Arguably, the best research changes our future for the better, so we need to enable and support researchers who challenge as well as extend today's knowledge. However, not all university researchers feel supported or enabled because their challenges to established knowledge may not fit well with the entrenched perception of assessors, especially if that challenge undermines the assessors' contributions and status. Every researcher we spoke to very strongly believed in the importance of their research, but some felt that others did not see, rate, or value their research in the way that they think is correct. The REF process gives them a lower sense of worth, reduces their confidence, enthusiasm, and hope for change. They could either change their values or accept that something they do not value highly may well gain a higher rating in the REF.

Second, the REF is a system that is designed to assist government in allocating resources for research to universities as a reward for the production of impactful research output adjusted for (perceived) quality. Universities align their REF policies so that they encourage the production of research that meets with those assessors' metrics. Researchers who do not have research outputs that are going to be aligned with the highest ratings by REF assessors have concerns that resource allocations and support within their university will be lower, and they will have fewer opportunities for promotion.

In many disciplines, job promotion is heavily influenced by publication in academic journals, but the highest rated journals tend to be consistent with a discipline's mainstream views, with journal editors operating as gatekeepers and only letting through those papers that conform with their worldviews regarding preferences for particular methodologies, axiologies, epistemologies, and ontologies. In other disciplines, academic promotion is based on income generation, which doesn't necessarily align with contributions to knowledge. Frequently these metrics are at odds with a researcher's identity and intrinsic motivations, and this can demoralise researchers, slow the rate of progress in their research, and reduce their rate of generating new knowledge, which could be to the detriment to society. These metrics can perpetuate the production of knowledge that is consistent with a constrained worldview and encourage preference falsification. There is a lot to fix in our world at the moment, and some researchers are concerned about power relations preserving the present level of knowledge rather than opening the gates for a more informed future.

All researchers we spoke to had a strong desire to contribute to their own university's REF entry, which illustrates their need to give back to their community, but the comparatively low expected ratings of some of their research can make them feel peripheral to their group. This is where a nurturing research culture comes in: all positively-engaged researchers contribute to strengthening the research atmosphere within a department and this enables a group to achieve. Remember, REF resources are allocated to a university to reflect their collective performance to a REF Unit of Assessment, and not an individual researcher's performance. Nurturing of an open and respectful constructively critical research culture is necessary for all to achieve, irrespective of the REF assessors' metrics. Thus, a REF 'grade' is not simply a reflection of some select 'superstar' researchers within a department but instead is a reflection the extent that the research culture enables research activities. Of issue here is whether there is a better way for government to allocate resources for research, whether universities respond to this measurement exercise in a way that
enables or constrains all of their researchers, and whether university policies discriminate against particular types of research output.
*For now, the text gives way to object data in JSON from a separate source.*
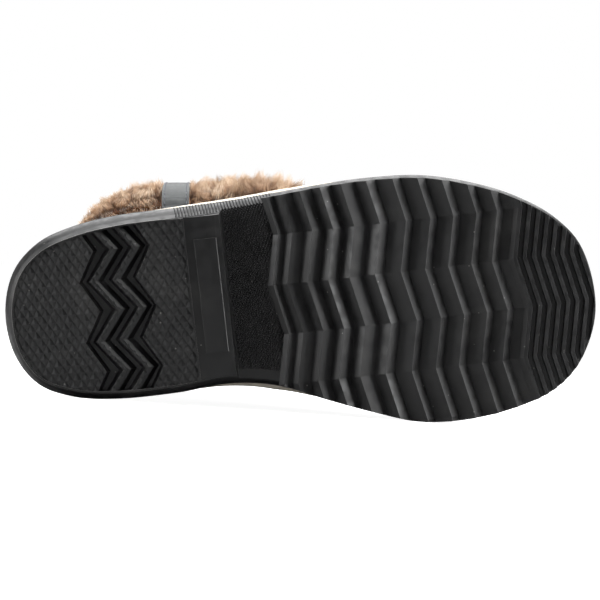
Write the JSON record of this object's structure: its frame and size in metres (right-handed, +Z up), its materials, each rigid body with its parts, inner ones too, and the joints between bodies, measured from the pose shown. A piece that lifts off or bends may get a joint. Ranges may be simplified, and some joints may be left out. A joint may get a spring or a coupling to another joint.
{
  "type": "snow boot",
  "caption": "Right snow boot on its side: black lugged rubber sole, cream midsole, hollow grey suede upper, tan fur cuff and a pull strap.",
  "frame": {"origin": "bottom centre of the bounding box: the boot lies on its medial side on z = 0", "axes": "+X from heel to toe, +Y from the sole to the collar, +Z up, towards the boot's lateral side"},
  "size_m": [0.2792, 0.2318, 0.1162],
  "materials": {
    "black_rubber": "satin",
    "cream_rubber": "matte",
    "grey_suede": "suede",
    "felt": "matte",
    "tan_fur": "fur",
    "grey_webbing": "matte"
  },
  "bodies": {
    "root": {"outsole": "black_rubber", "midsole": "cream_rubber", "upper": "grey_suede", "insole": "felt", "fur_cuff": "tan_fur", "pull_strap": "grey_webbing"}
  },
  "joints": []
}
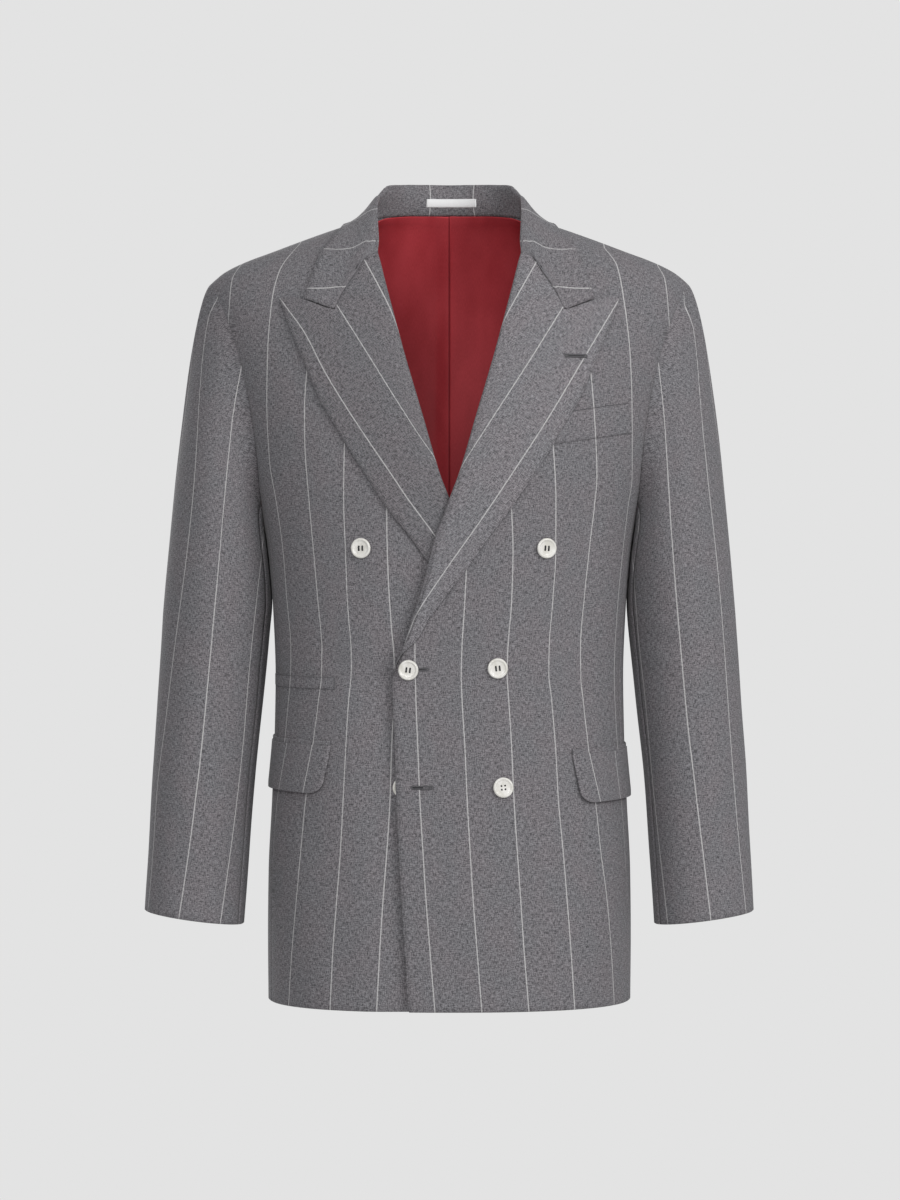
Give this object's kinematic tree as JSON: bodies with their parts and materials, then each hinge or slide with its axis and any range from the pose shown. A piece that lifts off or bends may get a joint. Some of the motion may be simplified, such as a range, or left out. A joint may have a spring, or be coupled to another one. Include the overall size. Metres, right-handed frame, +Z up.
{
  "type": "double-breasted blazer",
  "caption": "Hollow double-breasted blazer with peak lapels, flap pockets, set-in sleeves and a red back lining, filled out as when worn.",
  "frame": {"origin": "middle of the neck opening, at the height where the shoulder seams meet the collar, where the wearer's neck and shoulders or a hanger hold the garment", "axes": "+Z up; the front of the garment faces -Y; +X is the wearer's left"},
  "size_m": [0.5914, 0.277, 0.8011],
  "materials": {
    "wool_cloth": "matte wool with thin pale stripes",
    "red_lining": "satin lining",
    "white_label": "woven, bare",
    "pearl_button": "polished, pearly"
  },
  "bodies": {
    "root": {"front_left": "wool_cloth", "front_right": "wool_cloth", "side_left": "wool_cloth", "side_right": "wool_cloth", "back_left": "wool_cloth", "back_right": "wool_cloth", "sleeve_top_left": "wool_cloth", "sleeve_top_right": "wool_cloth", "sleeve_under_left": "wool_cloth", "sleeve_under_right": "wool_cloth", "lapel_left": "wool_cloth", "lapel_right": "wool_cloth", "collar": "wool_cloth", "flap_left": "wool_cloth", "flap_right": "wool_cloth", "jet_left": "wool_cloth", "jet_right": "wool_cloth", "ticket_welt": "wool_cloth", "breast_welt": "wool_cloth", "back_lining": "red_lining", "label": "white_label", "button_right_top": "pearl_button", "button_left_top": "pearl_button", "button_right_middle": "pearl_button", "button_left_middle": "pearl_button", "button_right_bottom": "pearl_button", "button_left_bottom": "pearl_button"}
  },
  "joints": []
}
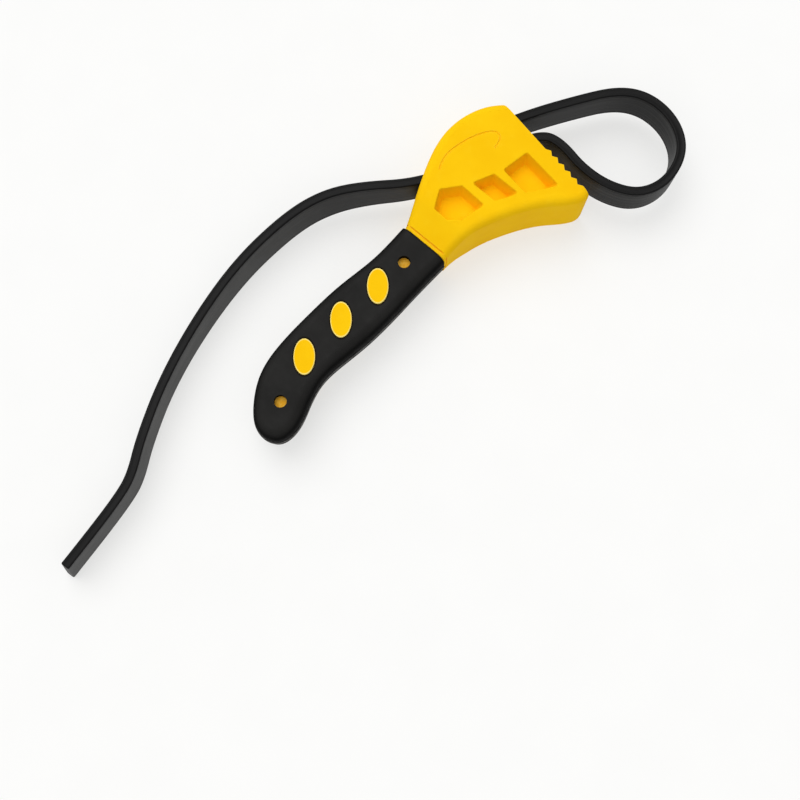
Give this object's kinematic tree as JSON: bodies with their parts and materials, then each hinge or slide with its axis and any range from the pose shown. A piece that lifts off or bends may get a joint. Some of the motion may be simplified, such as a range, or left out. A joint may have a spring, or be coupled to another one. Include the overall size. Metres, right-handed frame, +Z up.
{
  "type": "strap wrench",
  "caption": "Rubber strap wrench for oil filters: a fan-shaped toothed head on a curved gripped handle, with a strap whose loop tightens as the tail is pulled through.",
  "frame": {"origin": "on the flat lower face of the head, under its middle", "axes": "+X along the handle towards the head, +Z up out of the face that shows, +Y to the side on which the strap's tail leaves the head"},
  "size_m": [0.3933, 0.1483, 0.038],
  "materials": {
    "head_plastic": "moulded, satin",
    "grip_rubber": "soft, fine matte texture",
    "strap_rubber": "smooth with faint lengthwise lines"
  },
  "bodies": {
    "tool": {"head_and_core": "head_plastic", "grip_sleeve": "grip_rubber", "strap_fixed_end": "strap_rubber", "strap_loop": "strap_rubber"},
    "strap": {"strap_channel_run": "strap_rubber", "strap_tail": "strap_rubber"}
  },
  "joints": [
    {"name": "strap_feed", "type": "slide", "parent": "tool", "child": "strap", "axis": [-0.8944, 0.4472, 0], "range_m": [0, 0.03], "deforming": ["strap_loop"]}
  ]
}
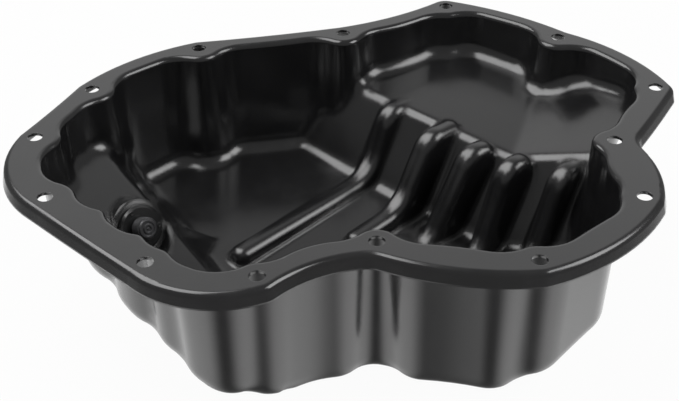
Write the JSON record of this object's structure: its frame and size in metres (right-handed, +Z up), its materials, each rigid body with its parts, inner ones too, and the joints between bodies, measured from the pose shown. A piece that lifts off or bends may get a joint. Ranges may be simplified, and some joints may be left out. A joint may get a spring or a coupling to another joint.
{
  "type": "engine oil pan",
  "caption": "Pressed steel engine oil pan: wide bolted rim, deep sump with fluted walls, raised floor with beads and a side drain plug.",
  "frame": {"origin": "centre of the pan's footprint at its lowest point, so that the level bolting rim is on top", "axes": "+Z up, square to the rim's gasket face; +X to the right and +Y away from the side seen in front, along the longest extent"},
  "size_m": [0.3416, 0.28, 0.09],
  "materials": {
    "black_coat": "gloss black electrocoat",
    "plug_steel": "dark zinc plated",
    "washer_metal": "plain"
  },
  "bodies": {
    "root": {"pan_shell": "black_coat", "drain_nut": "black_coat", "drain_plug": "plug_steel", "drain_gasket": "washer_metal"}
  },
  "joints": []
}
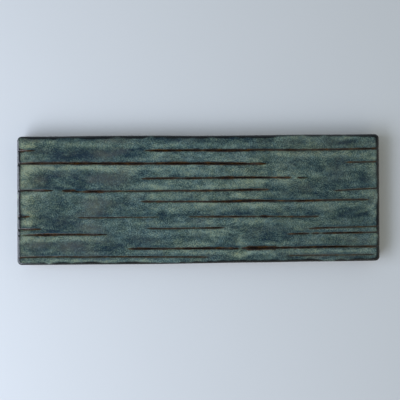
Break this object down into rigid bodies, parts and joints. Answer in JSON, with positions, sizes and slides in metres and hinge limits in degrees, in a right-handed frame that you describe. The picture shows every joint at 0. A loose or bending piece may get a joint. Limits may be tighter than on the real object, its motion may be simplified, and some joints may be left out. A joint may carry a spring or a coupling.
{
  "type": "glazed ceramic wall tile",
  "caption": "Long rectangular ceramic tile with a mottled blue-green glaze, level scored lines across its face and a keyed unglazed back.",
  "frame": {"origin": "middle of the tile's back, on the plane that beds on the wall and that the tile lies on", "axes": "+X along the tile's length, +Y across its width, +Z out of the glazed face"},
  "size_m": [0.1968, 0.0698, 0.0095],
  "materials": {
    "glazed_stoneware": "satin"
  },
  "bodies": {
    "root": {"tile": "glazed_stoneware"}
  },
  "joints": []
}
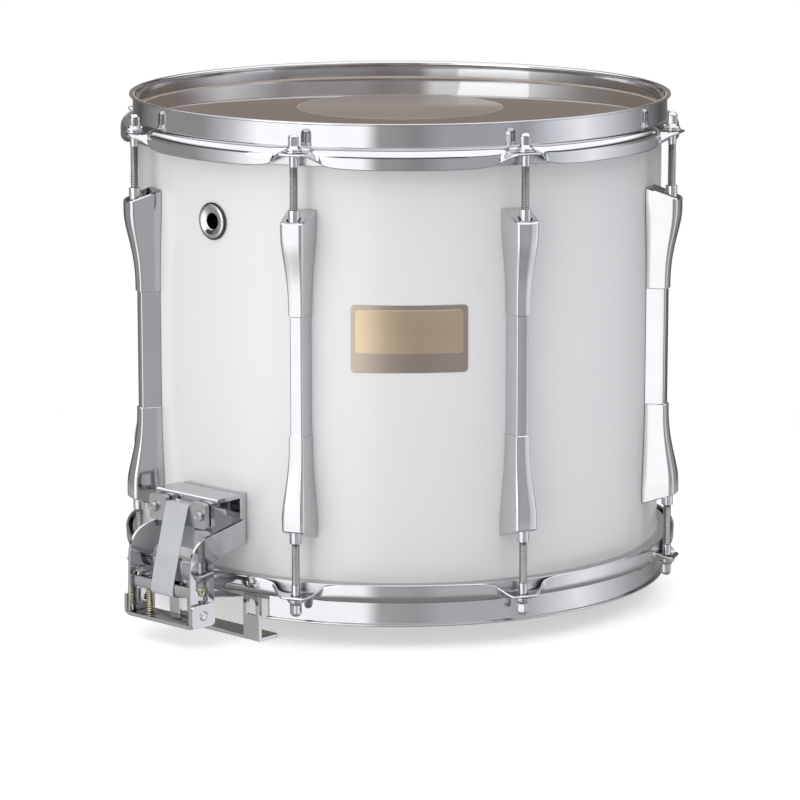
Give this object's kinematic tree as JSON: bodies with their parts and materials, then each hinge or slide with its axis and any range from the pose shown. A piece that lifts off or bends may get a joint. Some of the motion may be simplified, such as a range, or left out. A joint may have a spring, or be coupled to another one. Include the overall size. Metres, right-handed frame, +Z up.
{
  "type": "marching snare drum",
  "caption": "Marching snare drum: white shell, chrome rims, tube lugs and rods, and a strap-clamped snare unit with bridge and guard on each side.",
  "frame": {"origin": "the drum's axis, at the height of the guards' undersides", "axes": "+Z up along the drum's axis, +X along the snare wires towards the throw-off"},
  "size_m": [0.4632, 0.38, 0.3436],
  "materials": {
    "shell_finish": "gloss",
    "chrome": "polished chrome",
    "satin_metal": "satin",
    "batter_film": "gloss",
    "snare_film": "hazy clear",
    "snare_wire": "bright",
    "zinc": "yellow zinc",
    "strap_plastic": "translucent"
  },
  "bodies": {
    "drum": {"shell": "shell_finish", "vent_grommet": "chrome", "batter_head": "batter_film", "snare_head": "snare_film", "batter_rim": "chrome", "snare_rim": "chrome", "lug_1": "chrome", "lug_2": "chrome", "lug_3": "chrome", "lug_4": "chrome", "lug_5": "chrome", "lug_6": "chrome", "lug_7": "chrome", "lug_8": "chrome", "butt_frame": "chrome", "butt_cross_bar": "chrome", "butt_guard": "chrome", "butt_spring_left": "zinc", "butt_spring_right": "zinc", "throw_frame": "chrome", "throw_cross_bar": "chrome", "throw_guard": "chrome", "throw_spring_left": "zinc", "throw_spring_right": "zinc", "butt_hanger": "chrome", "butt_clamp_front": "satin_metal", "butt_clamp_screw_left": "chrome", "butt_clamp_screw_right": "chrome", "butt_strap": "strap_plastic", "throw_housing": "chrome", "throw_strap": "strap_plastic"},
    "snares": {"snare_wires": "snare_wire"},
    "batter_rod_1": {"batter_rod_1": "chrome"},
    "batter_rod_2": {"batter_rod_2": "chrome"},
    "batter_rod_3": {"batter_rod_3": "chrome"},
    "batter_rod_4": {"batter_rod_4": "chrome"},
    "batter_rod_5": {"batter_rod_5": "chrome"},
    "batter_rod_6": {"batter_rod_6": "chrome"},
    "batter_rod_7": {"batter_rod_7": "chrome"},
    "batter_rod_8": {"batter_rod_8": "chrome"},
    "snare_rod_1": {"snare_rod_1": "chrome"},
    "snare_rod_2": {"snare_rod_2": "chrome"},
    "snare_rod_3": {"snare_rod_3": "chrome"},
    "snare_rod_4": {"snare_rod_4": "chrome"},
    "snare_rod_5": {"snare_rod_5": "chrome"},
    "snare_rod_6": {"snare_rod_6": "chrome"},
    "snare_rod_7": {"snare_rod_7": "chrome"},
    "snare_rod_8": {"snare_rod_8": "chrome"},
    "butt_bridge": {"butt_bridge": "chrome"},
    "butt_height_screw_left": {"butt_height_screw_left": "zinc"},
    "butt_height_screw_right": {"butt_height_screw_right": "zinc"},
    "throw_bridge": {"throw_bridge": "chrome"},
    "throw_height_screw_left": {"throw_height_screw_left": "zinc"},
    "throw_height_screw_right": {"throw_height_screw_right": "zinc"},
    "lever": {"throw_lever": "chrome"},
    "carriage": {"throw_carriage": "chrome", "throw_clamp_front": "satin_metal", "throw_clamp_screw_left": "chrome", "throw_clamp_screw_right": "chrome"},
    "tension_knob": {"throw_tension_knob": "satin_metal"}
  },
  "joints": [
    {"name": "batter_rod_1_turn", "type": "hinge", "parent": "drum", "child": "batter_rod_1", "pos_m": [0.17831, 0.07386, 0.33], "axis": [0, 0, 1], "range_deg": [-1080, 1080]},
    {"name": "batter_rod_2_turn", "type": "hinge", "parent": "drum", "child": "batter_rod_2", "pos_m": [0.07386, 0.17831, 0.33], "axis": [0, 0, 1], "range_deg": [-1080, 1080]},
    {"name": "batter_rod_3_turn", "type": "hinge", "parent": "drum", "child": "batter_rod_3", "pos_m": [-0.07386, 0.17831, 0.33], "axis": [0, 0, 1], "range_deg": [-1080, 1080]},
    {"name": "batter_rod_4_turn", "type": "hinge", "parent": "drum", "child": "batter_rod_4", "pos_m": [-0.17831, 0.07386, 0.33], "axis": [0, 0, 1], "range_deg": [-1080, 1080]},
    {"name": "batter_rod_5_turn", "type": "hinge", "parent": "drum", "child": "batter_rod_5", "pos_m": [-0.17831, -0.07386, 0.33], "axis": [0, 0, 1], "range_deg": [-1080, 1080]},
    {"name": "batter_rod_6_turn", "type": "hinge", "parent": "drum", "child": "batter_rod_6", "pos_m": [-0.07386, -0.17831, 0.33], "axis": [0, 0, 1], "range_deg": [-1080, 1080]},
    {"name": "batter_rod_7_turn", "type": "hinge", "parent": "drum", "child": "batter_rod_7", "pos_m": [0.07386, -0.17831, 0.33], "axis": [0, 0, 1], "range_deg": [-1080, 1080]},
    {"name": "batter_rod_8_turn", "type": "hinge", "parent": "drum", "child": "batter_rod_8", "pos_m": [0.17831, -0.07386, 0.33], "axis": [0, 0, 1], "range_deg": [-1080, 1080]},
    {"name": "snare_rod_1_turn", "type": "hinge", "parent": "drum", "child": "snare_rod_1", "pos_m": [0.17831, 0.07386, 0.029], "axis": [0, 0, 1], "range_deg": [-1080, 1080]},
    {"name": "snare_rod_2_turn", "type": "hinge", "parent": "drum", "child": "snare_rod_2", "pos_m": [0.07386, 0.17831, 0.029], "axis": [0, 0, 1], "range_deg": [-1080, 1080]},
    {"name": "snare_rod_3_turn", "type": "hinge", "parent": "drum", "child": "snare_rod_3", "pos_m": [-0.07386, 0.17831, 0.029], "axis": [0, 0, 1], "range_deg": [-1080, 1080]},
    {"name": "snare_rod_4_turn", "type": "hinge", "parent": "drum", "child": "snare_rod_4", "pos_m": [-0.17831, 0.07386, 0.029], "axis": [0, 0, 1], "range_deg": [-1080, 1080]},
    {"name": "snare_rod_5_turn", "type": "hinge", "parent": "drum", "child": "snare_rod_5", "pos_m": [-0.17831, -0.07386, 0.029], "axis": [0, 0, 1], "range_deg": [-1080, 1080]},
    {"name": "snare_rod_6_turn", "type": "hinge", "parent": "drum", "child": "snare_rod_6", "pos_m": [-0.07386, -0.17831, 0.029], "axis": [0, 0, 1], "range_deg": [-1080, 1080]},
    {"name": "snare_rod_7_turn", "type": "hinge", "parent": "drum", "child": "snare_rod_7", "pos_m": [0.07386, -0.17831, 0.029], "axis": [0, 0, 1], "range_deg": [-1080, 1080]},
    {"name": "snare_rod_8_turn", "type": "hinge", "parent": "drum", "child": "snare_rod_8", "pos_m": [0.17831, -0.07386, 0.029], "axis": [0, 0, 1], "range_deg": [-1080, 1080]},
    {"name": "butt_bridge_height", "type": "slide", "parent": "drum", "child": "butt_bridge", "axis": [0, 0, 1], "range_m": [-0.0028, 0.0028], "deforming": ["butt_spring_left", "butt_spring_right", "butt_strap"]},
    {"name": "butt_height_screw_left_turn", "type": "hinge", "parent": "butt_bridge", "child": "butt_height_screw_left", "pos_m": [-0.22, 0.0195, 0.037], "axis": [0, 0, 1], "range_deg": [-1441, 1441]},
    {"name": "butt_height_screw_right_turn", "type": "hinge", "parent": "butt_bridge", "child": "butt_height_screw_right", "pos_m": [-0.22, -0.0195, 0.037], "axis": [0, 0, 1], "range_deg": [-1441, 1441]},
    {"name": "throw_bridge_height", "type": "slide", "parent": "drum", "child": "throw_bridge", "axis": [0, 0, 1], "range_m": [-0.0028, 0.0028], "deforming": ["throw_spring_left", "throw_spring_right", "throw_strap"]},
    {"name": "throw_height_screw_left_turn", "type": "hinge", "parent": "throw_bridge", "child": "throw_height_screw_left", "pos_m": [0.22, -0.0195, 0.037], "axis": [0, 0, 1], "range_deg": [-1441, 1441]},
    {"name": "throw_height_screw_right_turn", "type": "hinge", "parent": "throw_bridge", "child": "throw_height_screw_right", "pos_m": [0.22, 0.0195, 0.037], "axis": [0, 0, 1], "range_deg": [-1441, 1441]},
    {"name": "throw_off_lever", "type": "hinge", "parent": "drum", "child": "lever", "pos_m": [0.19, 0, 0.113], "axis": [0, 1, 0], "range_deg": [0, 100]},
    {"name": "carriage_slide", "type": "slide", "parent": "drum", "child": "carriage", "axis": [0, 0, -1], "range_m": [0, 0.008], "deforming": ["throw_strap"]},
    {"name": "snare_drop", "type": "slide", "parent": "drum", "child": "snares", "axis": [0, 0, -1], "range_m": [0, 0.0015]},
    {"name": "tension_knob_turn", "type": "hinge", "parent": "carriage", "child": "tension_knob", "pos_m": [0.2025, 0, 0.062], "axis": [0, 0, 1], "range_deg": [-1080, 1080]}
  ],
  "couplings": [
    {"joint": "butt_height_screw_left_turn", "follows": "butt_bridge_height", "rad_per_m": 8976},
    {"joint": "butt_height_screw_right_turn", "follows": "butt_bridge_height", "rad_per_m": 8976},
    {"joint": "throw_height_screw_left_turn", "follows": "throw_bridge_height", "rad_per_m": 8976},
    {"joint": "throw_height_screw_right_turn", "follows": "throw_bridge_height", "rad_per_m": 8976},
    {"joint": "throw_off_lever", "follows": "carriage_slide", "rad_per_m": 218.16},
    {"joint": "snare_drop", "follows": "carriage_slide", "ratio": 0.1874}
  ]
}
Our research revealed evidence consistent with the view that researchers operate in an ecosystem in which co-operation and competition both enables and constrains individual researchers and different aspects of research. The research environment, with characteristics of both co-operation and competition, needs to be healthy and constructively critical in ways that stimulate and value further thought, extensively defined. A positive research culture is one that is open to alternative viewpoints.

Our evidence suggests that the governments' approach to allocate research funds to universities through the REF system demoralises some researchers, stunts their rate of producing research output, and could perpetuate existing views of knowledge and understanding, which can prevent us from moving forward. This is contrary to the need to encourage an open and free academic system that advances knowledge to create a better and more informed future.